Now that's an interesting one. The season before I really decided to just do sprinting, I was actually a very good B grade club road rider. For one of the club champs rounds on our hilliest course (not that hilly by many standards) I was there for the final bunch sprint. I was also doing really well on the track in all disciplines (I was club A grade for a couple of years already). The real problem is my size. When pace is constant I could hang in fine, but when thing were surging constantly, I was out. Then there is my height size where when the little guys hunker down, I'm still sitting a foot or so above them in profile. I have to work hard. We have lots of track carnivals over here with a good mix of short to medium length races. A long scratch race would be about 8km. I always batted above my grade in the short stuff, keirins, sprints etc.
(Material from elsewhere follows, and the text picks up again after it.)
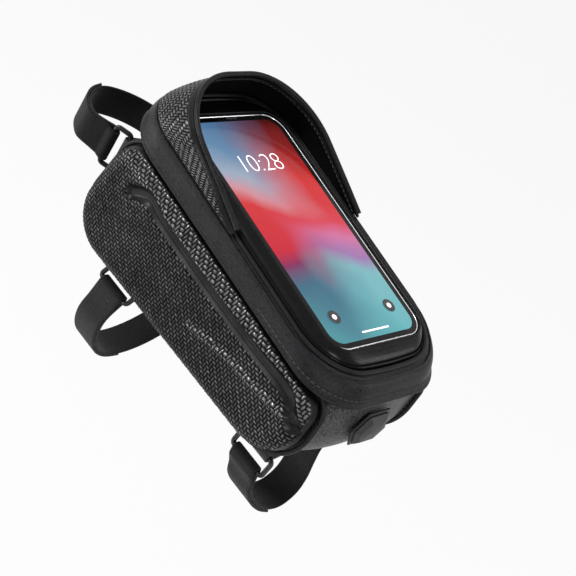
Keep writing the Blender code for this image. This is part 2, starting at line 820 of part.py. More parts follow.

So a number of years ago I decided to have a go a sprinting with a coach. That was a failure, but a couple of years later (3yrs ago now) I came into contact with some really good helpful and fast guys and decided to have another go. What really surprised me was the fitness level that you really do need to be a decent sprinter!

What brought me to HFLC was one of those helpful guys that was doing the research for his own purposes. Basically it went "for how much work you do, you just shouldn't be that fat/heavy. Maybe you're carb intolerant, it's a thing". So I looked into it myself and read through stuff from Tim Noakes on banting. I had nothing to lose so I did it. Two years before that I also tried the 5 and 2 diet. I lost 10kg in 10 weeks on that, being my most successful dieting to that date, but the lifestyle didn't suit me, and so I rebounded back. I suffered performance drop on that diet and really had to plan my cycling workouts around the starve days. On the HFLC I ended up losing 17kg in a similar 10 week period. I suffered zero performance drop and rather got even faster. No doubting a part of that was the pure weight loss, but my performance definitely didn't suffer.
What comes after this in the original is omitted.